## Set task
Copy out the lines of the records below, and only those lines, from the one with "obj.data.transform(world)" through the one with "bpy.data.objects.remove(obj)", exactly as they appear.

## CAD and scene scripts

----------------

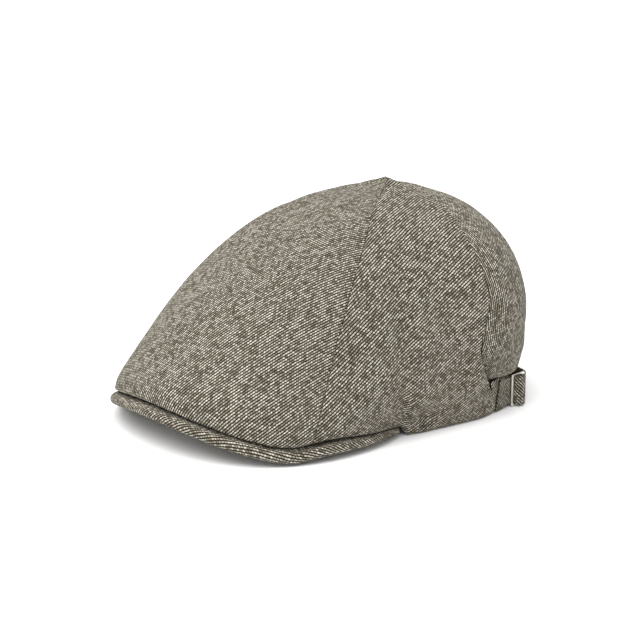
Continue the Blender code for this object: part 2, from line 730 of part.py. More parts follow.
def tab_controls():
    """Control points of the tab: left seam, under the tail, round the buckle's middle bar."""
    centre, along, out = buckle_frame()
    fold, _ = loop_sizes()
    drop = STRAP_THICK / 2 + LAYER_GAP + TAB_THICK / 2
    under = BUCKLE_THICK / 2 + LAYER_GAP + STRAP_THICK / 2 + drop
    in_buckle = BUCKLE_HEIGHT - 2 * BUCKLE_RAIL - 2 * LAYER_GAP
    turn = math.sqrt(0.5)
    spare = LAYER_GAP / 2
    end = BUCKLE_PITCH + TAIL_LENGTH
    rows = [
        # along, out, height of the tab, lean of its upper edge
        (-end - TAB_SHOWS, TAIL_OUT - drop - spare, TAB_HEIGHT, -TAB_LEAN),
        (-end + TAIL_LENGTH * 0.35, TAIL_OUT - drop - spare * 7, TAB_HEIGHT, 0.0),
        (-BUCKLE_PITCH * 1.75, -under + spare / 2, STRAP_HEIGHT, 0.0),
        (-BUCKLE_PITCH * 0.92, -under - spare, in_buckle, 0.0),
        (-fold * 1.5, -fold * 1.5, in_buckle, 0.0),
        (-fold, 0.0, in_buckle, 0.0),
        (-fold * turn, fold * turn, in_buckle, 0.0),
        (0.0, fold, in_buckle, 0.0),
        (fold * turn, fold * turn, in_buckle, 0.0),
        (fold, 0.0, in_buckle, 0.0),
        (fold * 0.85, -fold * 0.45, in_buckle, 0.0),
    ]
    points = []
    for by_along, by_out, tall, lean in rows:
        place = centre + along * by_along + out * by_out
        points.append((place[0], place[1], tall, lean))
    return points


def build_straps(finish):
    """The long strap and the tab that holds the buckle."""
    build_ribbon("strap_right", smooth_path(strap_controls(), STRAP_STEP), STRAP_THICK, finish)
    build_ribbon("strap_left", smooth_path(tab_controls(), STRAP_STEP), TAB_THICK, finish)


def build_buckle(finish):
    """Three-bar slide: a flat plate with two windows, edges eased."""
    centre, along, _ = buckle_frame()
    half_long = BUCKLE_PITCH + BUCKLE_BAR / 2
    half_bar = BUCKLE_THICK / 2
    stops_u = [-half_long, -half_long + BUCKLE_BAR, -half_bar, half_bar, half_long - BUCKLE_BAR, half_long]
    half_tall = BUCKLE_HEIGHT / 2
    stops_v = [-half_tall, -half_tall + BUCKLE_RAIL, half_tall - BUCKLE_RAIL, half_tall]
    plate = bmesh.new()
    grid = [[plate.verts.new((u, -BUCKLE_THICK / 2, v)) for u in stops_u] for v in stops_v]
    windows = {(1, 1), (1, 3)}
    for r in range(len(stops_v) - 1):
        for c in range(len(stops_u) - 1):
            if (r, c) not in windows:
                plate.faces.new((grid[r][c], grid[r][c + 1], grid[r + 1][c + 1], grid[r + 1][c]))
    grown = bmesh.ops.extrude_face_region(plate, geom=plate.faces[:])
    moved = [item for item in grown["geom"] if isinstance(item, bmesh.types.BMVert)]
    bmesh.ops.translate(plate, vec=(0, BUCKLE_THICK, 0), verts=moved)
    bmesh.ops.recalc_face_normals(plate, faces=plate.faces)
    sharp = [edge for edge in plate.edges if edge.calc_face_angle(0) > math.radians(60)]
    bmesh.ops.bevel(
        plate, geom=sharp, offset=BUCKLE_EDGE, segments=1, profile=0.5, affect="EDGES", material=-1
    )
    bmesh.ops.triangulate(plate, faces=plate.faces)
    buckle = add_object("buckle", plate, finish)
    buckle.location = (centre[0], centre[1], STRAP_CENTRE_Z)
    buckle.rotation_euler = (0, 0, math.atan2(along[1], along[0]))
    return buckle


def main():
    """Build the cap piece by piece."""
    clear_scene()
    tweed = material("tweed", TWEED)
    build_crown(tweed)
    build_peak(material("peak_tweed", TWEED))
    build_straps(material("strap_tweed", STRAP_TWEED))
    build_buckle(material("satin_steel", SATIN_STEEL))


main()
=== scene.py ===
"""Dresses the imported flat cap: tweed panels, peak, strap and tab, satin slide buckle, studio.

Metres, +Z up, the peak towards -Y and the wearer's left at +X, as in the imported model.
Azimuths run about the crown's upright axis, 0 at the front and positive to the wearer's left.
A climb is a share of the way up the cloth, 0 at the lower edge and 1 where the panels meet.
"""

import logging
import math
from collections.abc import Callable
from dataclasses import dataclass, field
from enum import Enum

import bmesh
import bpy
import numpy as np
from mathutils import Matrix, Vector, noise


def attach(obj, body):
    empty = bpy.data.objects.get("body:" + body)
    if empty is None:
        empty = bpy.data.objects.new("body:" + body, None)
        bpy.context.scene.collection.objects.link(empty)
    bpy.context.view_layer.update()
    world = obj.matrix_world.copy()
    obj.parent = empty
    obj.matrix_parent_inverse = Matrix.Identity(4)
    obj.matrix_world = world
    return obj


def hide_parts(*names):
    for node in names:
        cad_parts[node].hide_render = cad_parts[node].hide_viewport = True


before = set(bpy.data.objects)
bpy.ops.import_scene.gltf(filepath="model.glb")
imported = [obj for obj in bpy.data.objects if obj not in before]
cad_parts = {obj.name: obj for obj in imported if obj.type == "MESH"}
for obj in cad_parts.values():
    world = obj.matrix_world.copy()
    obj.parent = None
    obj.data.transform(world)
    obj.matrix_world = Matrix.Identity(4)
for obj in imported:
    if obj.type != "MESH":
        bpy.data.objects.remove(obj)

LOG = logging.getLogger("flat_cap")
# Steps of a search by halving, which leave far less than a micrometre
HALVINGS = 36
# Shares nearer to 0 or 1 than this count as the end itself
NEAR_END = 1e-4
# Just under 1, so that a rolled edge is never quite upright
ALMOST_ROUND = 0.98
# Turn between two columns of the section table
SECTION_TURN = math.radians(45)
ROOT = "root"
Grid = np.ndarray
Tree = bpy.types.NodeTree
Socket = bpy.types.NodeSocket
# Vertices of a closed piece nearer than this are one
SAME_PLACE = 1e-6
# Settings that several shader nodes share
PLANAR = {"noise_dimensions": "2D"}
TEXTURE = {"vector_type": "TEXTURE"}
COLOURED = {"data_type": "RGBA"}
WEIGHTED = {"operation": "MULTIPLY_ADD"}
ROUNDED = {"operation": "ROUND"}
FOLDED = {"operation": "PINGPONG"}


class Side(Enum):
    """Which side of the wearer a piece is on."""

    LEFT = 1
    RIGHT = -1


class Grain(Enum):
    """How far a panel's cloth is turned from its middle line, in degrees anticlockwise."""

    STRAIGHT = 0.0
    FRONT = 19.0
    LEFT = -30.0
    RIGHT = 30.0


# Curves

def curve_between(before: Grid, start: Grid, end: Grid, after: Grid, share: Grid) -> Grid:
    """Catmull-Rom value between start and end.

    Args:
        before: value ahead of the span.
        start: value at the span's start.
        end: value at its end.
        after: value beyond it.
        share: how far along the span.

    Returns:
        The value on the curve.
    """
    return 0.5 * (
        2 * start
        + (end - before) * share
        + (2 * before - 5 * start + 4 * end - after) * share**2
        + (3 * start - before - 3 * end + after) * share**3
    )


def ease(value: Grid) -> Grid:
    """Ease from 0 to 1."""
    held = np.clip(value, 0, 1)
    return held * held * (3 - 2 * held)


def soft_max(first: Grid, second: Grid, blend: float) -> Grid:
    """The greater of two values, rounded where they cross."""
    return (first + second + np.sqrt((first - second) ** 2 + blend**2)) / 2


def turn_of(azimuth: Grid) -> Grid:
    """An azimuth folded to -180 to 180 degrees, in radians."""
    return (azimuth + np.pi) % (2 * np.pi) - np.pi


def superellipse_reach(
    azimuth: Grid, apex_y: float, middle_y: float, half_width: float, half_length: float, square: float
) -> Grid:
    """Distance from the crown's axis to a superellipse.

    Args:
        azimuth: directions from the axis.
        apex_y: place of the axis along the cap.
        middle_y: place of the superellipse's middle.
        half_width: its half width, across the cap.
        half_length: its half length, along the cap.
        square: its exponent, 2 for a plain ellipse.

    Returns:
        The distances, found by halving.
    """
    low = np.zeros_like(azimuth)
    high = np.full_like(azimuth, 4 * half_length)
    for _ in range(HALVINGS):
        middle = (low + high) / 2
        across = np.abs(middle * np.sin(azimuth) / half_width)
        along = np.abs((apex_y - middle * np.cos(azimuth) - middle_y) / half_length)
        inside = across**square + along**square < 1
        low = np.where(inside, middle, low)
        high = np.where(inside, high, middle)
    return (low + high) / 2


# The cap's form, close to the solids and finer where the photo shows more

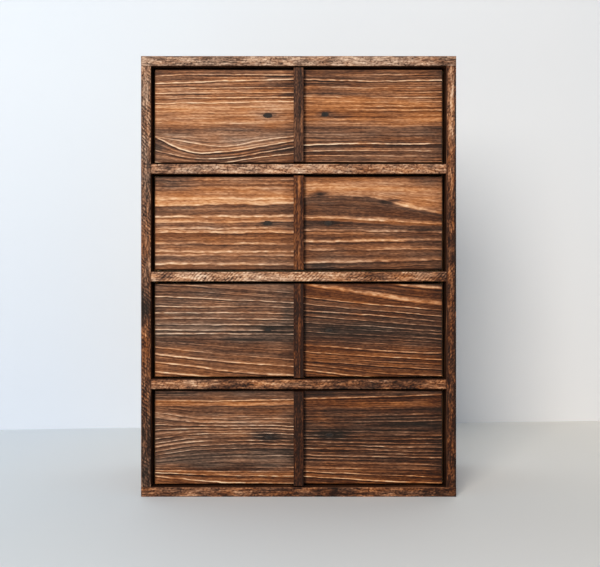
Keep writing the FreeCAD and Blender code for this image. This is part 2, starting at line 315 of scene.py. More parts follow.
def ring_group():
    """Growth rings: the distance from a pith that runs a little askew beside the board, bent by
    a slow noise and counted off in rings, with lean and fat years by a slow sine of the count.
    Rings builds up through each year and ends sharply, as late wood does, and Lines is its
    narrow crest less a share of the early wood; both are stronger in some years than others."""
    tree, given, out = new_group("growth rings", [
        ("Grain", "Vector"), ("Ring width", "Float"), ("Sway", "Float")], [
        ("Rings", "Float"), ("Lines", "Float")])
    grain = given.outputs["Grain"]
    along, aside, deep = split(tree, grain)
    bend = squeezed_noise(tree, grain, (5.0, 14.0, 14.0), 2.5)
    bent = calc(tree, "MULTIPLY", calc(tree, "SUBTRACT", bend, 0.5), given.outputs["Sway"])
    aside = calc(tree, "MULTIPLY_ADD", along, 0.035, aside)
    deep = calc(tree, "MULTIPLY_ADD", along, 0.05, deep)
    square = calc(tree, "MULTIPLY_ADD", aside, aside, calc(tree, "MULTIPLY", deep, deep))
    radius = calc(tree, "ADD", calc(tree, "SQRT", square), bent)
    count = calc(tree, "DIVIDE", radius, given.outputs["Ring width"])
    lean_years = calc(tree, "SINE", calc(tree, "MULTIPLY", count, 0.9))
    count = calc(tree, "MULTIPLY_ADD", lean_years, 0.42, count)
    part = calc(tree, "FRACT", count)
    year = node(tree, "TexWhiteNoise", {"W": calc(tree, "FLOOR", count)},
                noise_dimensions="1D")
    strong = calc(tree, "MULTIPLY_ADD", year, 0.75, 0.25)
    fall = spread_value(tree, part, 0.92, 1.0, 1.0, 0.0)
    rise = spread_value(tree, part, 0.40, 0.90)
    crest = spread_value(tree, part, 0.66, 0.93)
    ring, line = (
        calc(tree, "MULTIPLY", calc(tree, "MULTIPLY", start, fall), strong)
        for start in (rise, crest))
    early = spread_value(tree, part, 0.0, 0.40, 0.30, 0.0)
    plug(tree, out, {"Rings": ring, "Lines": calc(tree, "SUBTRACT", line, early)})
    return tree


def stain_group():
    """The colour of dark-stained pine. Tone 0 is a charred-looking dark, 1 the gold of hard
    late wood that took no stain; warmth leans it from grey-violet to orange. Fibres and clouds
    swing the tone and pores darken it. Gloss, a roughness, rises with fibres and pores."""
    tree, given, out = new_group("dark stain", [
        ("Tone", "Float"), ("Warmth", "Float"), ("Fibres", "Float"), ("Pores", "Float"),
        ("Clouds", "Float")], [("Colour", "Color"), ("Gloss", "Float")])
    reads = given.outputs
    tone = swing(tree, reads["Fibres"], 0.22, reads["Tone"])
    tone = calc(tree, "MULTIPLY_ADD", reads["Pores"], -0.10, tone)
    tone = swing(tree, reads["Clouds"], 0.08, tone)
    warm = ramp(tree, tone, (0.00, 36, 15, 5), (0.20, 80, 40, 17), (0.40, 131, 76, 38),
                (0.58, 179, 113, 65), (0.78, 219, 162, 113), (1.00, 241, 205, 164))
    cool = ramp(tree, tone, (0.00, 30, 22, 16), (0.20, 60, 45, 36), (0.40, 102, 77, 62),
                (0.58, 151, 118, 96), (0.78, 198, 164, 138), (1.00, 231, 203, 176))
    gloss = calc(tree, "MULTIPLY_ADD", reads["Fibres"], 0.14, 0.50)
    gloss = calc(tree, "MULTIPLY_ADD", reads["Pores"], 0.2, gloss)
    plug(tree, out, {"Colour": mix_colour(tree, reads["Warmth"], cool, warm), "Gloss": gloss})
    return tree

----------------

## Worked solution
    obj.data.transform(world)
    obj.matrix_world = Matrix.Identity(4)
for obj in imported:
    if obj.type != "MESH":
        bpy.data.objects.remove(obj)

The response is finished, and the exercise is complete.